* _Material_
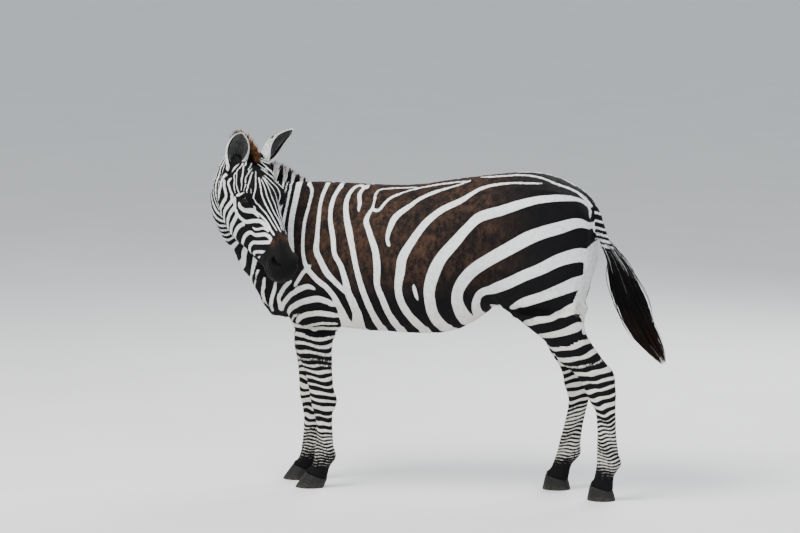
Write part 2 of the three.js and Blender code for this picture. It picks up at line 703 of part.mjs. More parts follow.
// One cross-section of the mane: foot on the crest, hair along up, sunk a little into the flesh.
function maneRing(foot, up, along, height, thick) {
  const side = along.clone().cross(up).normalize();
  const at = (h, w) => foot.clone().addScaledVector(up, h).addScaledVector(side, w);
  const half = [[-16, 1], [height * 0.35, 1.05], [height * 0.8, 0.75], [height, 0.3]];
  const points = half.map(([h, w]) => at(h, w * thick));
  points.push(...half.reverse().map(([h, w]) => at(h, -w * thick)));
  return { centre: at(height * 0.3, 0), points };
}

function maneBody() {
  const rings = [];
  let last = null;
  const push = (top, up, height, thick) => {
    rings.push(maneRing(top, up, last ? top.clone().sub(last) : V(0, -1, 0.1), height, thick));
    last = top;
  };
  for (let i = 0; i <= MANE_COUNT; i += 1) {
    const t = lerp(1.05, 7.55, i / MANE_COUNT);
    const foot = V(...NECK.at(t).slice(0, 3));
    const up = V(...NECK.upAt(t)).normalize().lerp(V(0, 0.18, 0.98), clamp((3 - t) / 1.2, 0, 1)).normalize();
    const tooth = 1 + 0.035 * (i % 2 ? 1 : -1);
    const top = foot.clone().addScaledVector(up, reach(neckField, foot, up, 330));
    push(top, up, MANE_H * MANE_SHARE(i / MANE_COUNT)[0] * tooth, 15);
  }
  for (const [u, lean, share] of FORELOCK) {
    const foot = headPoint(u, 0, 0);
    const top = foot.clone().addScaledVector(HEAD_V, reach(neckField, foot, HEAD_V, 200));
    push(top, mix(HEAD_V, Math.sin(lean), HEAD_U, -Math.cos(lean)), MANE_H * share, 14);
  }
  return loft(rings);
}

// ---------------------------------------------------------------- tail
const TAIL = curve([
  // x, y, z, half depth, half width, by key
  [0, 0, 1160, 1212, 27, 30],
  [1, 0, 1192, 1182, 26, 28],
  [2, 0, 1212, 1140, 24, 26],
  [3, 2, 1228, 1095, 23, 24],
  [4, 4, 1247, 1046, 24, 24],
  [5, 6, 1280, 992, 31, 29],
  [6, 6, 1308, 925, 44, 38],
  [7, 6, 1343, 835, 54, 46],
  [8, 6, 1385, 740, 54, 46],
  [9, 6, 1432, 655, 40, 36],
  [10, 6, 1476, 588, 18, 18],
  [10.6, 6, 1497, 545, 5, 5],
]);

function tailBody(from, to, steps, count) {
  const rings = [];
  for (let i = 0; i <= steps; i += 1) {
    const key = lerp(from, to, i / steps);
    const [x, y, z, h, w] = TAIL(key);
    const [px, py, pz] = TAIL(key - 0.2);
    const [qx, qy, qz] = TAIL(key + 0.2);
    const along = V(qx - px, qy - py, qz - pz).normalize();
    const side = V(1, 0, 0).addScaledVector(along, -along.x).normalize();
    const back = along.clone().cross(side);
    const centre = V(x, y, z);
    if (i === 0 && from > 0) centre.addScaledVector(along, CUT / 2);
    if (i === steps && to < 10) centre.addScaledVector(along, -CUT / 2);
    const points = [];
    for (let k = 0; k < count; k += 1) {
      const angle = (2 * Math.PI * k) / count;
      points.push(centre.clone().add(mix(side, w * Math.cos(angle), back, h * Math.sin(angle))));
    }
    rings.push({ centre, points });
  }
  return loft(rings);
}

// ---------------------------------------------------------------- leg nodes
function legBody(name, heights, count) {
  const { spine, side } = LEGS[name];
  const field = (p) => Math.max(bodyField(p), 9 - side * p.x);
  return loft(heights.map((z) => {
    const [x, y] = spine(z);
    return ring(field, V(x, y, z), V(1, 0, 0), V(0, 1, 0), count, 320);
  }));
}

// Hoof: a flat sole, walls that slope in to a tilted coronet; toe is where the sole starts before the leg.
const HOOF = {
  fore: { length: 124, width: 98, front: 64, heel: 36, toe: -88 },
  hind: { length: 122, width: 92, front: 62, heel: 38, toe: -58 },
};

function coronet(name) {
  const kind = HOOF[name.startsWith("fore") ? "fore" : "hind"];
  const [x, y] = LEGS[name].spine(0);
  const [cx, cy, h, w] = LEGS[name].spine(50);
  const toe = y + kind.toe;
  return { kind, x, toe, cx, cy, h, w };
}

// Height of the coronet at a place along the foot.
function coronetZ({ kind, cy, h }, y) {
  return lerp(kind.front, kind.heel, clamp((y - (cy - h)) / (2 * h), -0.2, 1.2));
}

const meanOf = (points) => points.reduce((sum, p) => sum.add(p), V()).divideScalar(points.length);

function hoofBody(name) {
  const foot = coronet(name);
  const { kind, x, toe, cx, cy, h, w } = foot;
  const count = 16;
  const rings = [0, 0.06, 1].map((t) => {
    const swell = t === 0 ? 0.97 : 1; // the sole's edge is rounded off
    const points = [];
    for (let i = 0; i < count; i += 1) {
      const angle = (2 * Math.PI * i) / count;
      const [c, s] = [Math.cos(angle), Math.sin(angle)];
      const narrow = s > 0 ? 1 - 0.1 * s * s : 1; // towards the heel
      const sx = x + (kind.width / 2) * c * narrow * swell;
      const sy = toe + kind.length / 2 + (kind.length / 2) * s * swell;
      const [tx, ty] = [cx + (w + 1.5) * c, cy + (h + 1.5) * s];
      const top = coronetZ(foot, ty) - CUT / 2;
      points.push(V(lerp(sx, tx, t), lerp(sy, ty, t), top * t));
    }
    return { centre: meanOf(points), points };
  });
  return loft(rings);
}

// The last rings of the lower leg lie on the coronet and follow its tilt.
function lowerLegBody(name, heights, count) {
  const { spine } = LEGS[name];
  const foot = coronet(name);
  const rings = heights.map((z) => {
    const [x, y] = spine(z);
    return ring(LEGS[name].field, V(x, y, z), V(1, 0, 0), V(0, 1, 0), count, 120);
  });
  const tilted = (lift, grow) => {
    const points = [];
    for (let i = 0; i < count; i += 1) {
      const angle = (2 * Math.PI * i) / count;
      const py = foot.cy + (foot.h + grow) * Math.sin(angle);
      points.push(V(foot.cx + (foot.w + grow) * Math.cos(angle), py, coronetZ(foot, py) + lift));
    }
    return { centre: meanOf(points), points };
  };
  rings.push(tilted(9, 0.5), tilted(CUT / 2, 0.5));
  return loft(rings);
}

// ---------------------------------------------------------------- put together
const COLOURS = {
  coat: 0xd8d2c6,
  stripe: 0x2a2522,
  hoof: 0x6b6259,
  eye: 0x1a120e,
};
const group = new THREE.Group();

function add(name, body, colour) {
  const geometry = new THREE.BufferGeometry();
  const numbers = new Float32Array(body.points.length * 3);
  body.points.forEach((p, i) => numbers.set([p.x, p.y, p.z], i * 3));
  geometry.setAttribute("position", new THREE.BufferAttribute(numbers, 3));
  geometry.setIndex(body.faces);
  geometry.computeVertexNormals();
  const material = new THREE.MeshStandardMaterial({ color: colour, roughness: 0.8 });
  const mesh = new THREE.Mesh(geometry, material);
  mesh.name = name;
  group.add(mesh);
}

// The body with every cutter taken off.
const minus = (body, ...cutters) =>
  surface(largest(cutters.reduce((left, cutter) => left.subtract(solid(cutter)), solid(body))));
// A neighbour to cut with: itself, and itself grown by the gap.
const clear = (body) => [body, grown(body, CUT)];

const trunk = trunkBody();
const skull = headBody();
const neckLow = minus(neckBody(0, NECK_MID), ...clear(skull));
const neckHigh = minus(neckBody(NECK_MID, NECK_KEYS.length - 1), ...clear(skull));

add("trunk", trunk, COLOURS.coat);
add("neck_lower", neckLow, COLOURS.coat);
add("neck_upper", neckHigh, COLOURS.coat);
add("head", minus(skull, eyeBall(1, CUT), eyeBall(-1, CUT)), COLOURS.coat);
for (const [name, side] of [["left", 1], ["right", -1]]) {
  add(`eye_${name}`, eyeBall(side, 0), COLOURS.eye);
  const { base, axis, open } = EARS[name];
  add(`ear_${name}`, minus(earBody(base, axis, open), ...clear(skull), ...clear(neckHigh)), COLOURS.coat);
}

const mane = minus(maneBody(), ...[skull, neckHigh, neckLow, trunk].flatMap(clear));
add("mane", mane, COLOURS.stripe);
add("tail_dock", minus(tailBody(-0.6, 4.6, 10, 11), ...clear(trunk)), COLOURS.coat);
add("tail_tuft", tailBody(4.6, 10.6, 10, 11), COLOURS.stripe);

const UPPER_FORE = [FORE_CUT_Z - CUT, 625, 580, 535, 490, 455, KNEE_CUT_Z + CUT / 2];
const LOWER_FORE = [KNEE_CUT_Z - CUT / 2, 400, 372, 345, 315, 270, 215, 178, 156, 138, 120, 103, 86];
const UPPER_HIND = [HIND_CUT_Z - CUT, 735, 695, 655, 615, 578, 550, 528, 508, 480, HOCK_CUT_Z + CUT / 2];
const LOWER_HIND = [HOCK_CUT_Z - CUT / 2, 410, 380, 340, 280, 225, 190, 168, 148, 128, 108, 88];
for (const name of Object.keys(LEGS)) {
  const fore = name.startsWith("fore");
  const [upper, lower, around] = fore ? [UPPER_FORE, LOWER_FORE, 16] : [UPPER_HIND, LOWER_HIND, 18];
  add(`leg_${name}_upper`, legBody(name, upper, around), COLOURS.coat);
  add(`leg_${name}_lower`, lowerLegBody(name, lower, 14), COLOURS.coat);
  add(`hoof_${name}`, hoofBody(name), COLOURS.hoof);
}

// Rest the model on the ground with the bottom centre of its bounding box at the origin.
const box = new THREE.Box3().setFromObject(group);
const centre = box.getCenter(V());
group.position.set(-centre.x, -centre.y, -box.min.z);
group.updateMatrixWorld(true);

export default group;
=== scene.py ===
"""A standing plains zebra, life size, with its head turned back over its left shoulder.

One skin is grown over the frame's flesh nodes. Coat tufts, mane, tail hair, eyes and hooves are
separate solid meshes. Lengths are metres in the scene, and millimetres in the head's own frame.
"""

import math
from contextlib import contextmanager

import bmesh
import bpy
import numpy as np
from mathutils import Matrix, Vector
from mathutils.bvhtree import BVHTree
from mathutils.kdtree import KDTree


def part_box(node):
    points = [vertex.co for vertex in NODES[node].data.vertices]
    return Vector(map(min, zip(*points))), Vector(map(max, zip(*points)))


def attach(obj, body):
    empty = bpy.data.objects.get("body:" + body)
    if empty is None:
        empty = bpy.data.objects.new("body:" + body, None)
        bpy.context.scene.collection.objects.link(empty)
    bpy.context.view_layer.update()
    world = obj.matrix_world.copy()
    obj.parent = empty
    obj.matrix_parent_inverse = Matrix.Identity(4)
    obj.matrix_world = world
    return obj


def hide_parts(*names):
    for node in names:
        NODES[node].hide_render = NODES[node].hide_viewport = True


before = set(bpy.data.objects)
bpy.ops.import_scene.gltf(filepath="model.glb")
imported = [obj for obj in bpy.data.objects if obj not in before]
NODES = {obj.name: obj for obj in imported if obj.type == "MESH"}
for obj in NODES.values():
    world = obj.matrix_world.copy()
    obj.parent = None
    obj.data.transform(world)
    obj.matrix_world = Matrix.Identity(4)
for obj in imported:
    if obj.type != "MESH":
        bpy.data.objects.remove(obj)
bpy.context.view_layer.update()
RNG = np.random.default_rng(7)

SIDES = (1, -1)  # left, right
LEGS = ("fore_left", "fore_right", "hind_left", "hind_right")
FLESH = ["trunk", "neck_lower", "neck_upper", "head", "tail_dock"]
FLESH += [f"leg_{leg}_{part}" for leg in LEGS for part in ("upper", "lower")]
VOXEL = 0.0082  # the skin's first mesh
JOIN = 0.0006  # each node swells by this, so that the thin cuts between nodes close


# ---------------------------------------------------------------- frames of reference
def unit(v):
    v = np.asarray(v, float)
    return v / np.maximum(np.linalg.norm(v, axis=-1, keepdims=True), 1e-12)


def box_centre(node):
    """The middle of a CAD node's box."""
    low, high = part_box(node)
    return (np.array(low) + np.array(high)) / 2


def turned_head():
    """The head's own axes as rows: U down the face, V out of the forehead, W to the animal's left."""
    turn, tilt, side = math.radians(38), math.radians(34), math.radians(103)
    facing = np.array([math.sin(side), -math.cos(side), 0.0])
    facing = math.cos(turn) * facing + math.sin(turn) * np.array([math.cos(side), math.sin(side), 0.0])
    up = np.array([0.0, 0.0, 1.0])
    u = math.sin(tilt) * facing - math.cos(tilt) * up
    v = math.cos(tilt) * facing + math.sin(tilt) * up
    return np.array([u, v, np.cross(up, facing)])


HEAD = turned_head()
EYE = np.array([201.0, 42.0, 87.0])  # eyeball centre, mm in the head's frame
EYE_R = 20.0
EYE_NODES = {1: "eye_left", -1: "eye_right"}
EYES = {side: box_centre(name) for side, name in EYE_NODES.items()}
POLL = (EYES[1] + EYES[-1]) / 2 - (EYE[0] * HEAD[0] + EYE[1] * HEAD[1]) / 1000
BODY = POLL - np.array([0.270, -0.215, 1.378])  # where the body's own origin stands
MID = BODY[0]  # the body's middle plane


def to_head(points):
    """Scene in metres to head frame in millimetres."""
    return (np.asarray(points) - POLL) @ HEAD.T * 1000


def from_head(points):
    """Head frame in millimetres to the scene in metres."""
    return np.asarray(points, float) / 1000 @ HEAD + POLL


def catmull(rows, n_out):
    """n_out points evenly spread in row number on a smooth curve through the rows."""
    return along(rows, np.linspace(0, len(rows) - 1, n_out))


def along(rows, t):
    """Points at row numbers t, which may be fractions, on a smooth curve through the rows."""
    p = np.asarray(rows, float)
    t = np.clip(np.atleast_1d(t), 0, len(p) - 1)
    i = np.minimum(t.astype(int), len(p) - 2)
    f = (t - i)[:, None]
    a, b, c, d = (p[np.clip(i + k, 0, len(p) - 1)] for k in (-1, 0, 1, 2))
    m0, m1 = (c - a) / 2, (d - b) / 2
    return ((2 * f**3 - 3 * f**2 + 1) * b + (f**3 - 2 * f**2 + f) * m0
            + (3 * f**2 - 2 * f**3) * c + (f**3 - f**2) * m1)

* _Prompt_
Look through the material above and print exactly the lines from the one containing "NODES[node].hide_render = NODES[node].hide_viewport" to the one containing "RNG = np.random.default_rng(7)", both included, and nothing more.

* _Worked answer_
        NODES[node].hide_render = NODES[node].hide_viewport = True


before = set(bpy.data.objects)
bpy.ops.import_scene.gltf(filepath="model.glb")
imported = [obj for obj in bpy.data.objects if obj not in before]
NODES = {obj.name: obj for obj in imported if obj.type == "MESH"}
for obj in NODES.values():
    world = obj.matrix_world.copy()
    obj.parent = None
    obj.data.transform(world)
    obj.matrix_world = Matrix.Identity(4)
for obj in imported:
    if obj.type != "MESH":
        bpy.data.objects.remove(obj)
bpy.context.view_layer.update()
RNG = np.random.default_rng(7)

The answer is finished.